The same applies with the Bible. God desires to speak to us and, even as we learned how to communicate through prayer, we must also learn to listen to what he is saying to us through the Bible. We have a treasure in front of us — the words of life, the words of God, the words of Jesus, in the Bible. May we have eyes to see and ears to hear and hearts to respond accordingly.


  • Head: How do you tend to read the Bible? And how often do you read the Bible? On this basis, how might you evaluate your ability to relate to and listen to God?

  • Heart: What are some of the ways you have seen the Bible used to dominate rather than to liberate? How has this affected how you approach the Bible?

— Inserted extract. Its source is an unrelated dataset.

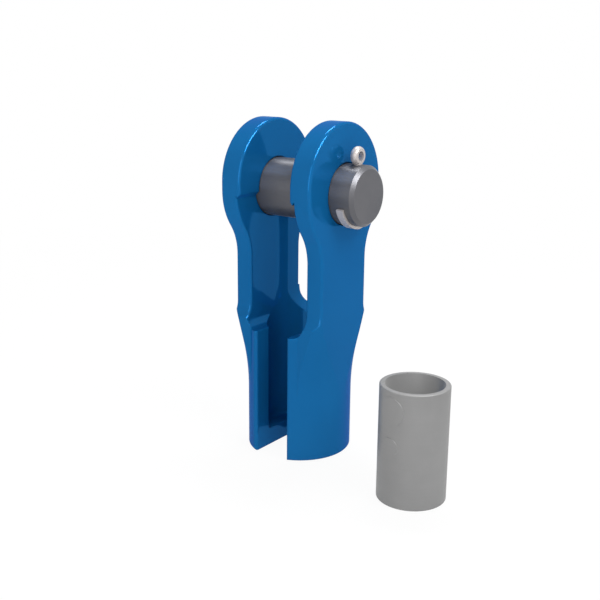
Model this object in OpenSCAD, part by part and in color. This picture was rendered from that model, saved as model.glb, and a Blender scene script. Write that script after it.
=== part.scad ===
// Open-type button socket: one cast body with a slotted basket and two eyed
// cheeks, a cross pin held by a split pin at each end, and the button sleeve
// that seats in the basket, shown standing beside the casting.
//
// Frame: millimetres. Z is the rope axis, up. X is the axis of the cross pin.
// The rope slot opens toward -Y. The origin is on the rope axis, in the plane
// of the basket's lower face.

/* [Cross pin, the size that sets the scale] */
// diameter of the cross pin
pin_d = 50;
// how far the cross pin stands out past each cheek
pin_out = 22;
// chamfer on both ends of the cross pin
pin_chamfer = 2.9;
// diameter left free around the cross pin in the eyes
pin_play = 1.6;

/* [Cheeks and jaw] */
// overall width across the two cheeks, along X
body_w = 91;
// clear width between the eye bosses
jaw_w = 50.6;
// width of the front window below its ledges, and diameter of the pocket
gap_w = 58.5;
// width of each cheek along Y
cheek_w = 65;
// outer radius of the eyes
eye_r = 51.5;
// how far the crown of each eye is raised above a plain round eye
eye_rise = 7;
// height of the pin axis above the lower face
pin_h = 229.5;
// radius of the neck between eye and cheek
neck_r = 43.5;
// how far the boss ledge lies below the pin axis
ledge_drop = 1.5;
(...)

  • Hands: Schedule time this week (yes, put it in your calendar) to make time to read — and listen to — the Bible. Start where you are: if you hardly read the Bible at all, start with a five minute session one day; if you read for only a few minutes a day, bump it up to 15-30 minutes. Make sure you have a notepad or journal with you, in order to note down what speaks to you. You could try reflecting on one of the verses or passages that has particularly resonated with you thus far; or you could read through one of the psalms we looked at or one of the shorter New Testament letters (1 John or James or Jude).


Open my eyes to see the wonderful truths in your instructions.

(Psalm 119:18, NLT)

We can too easily skip from the Bible being divinely inspired to my interpretation of the Bible being divinely inspired.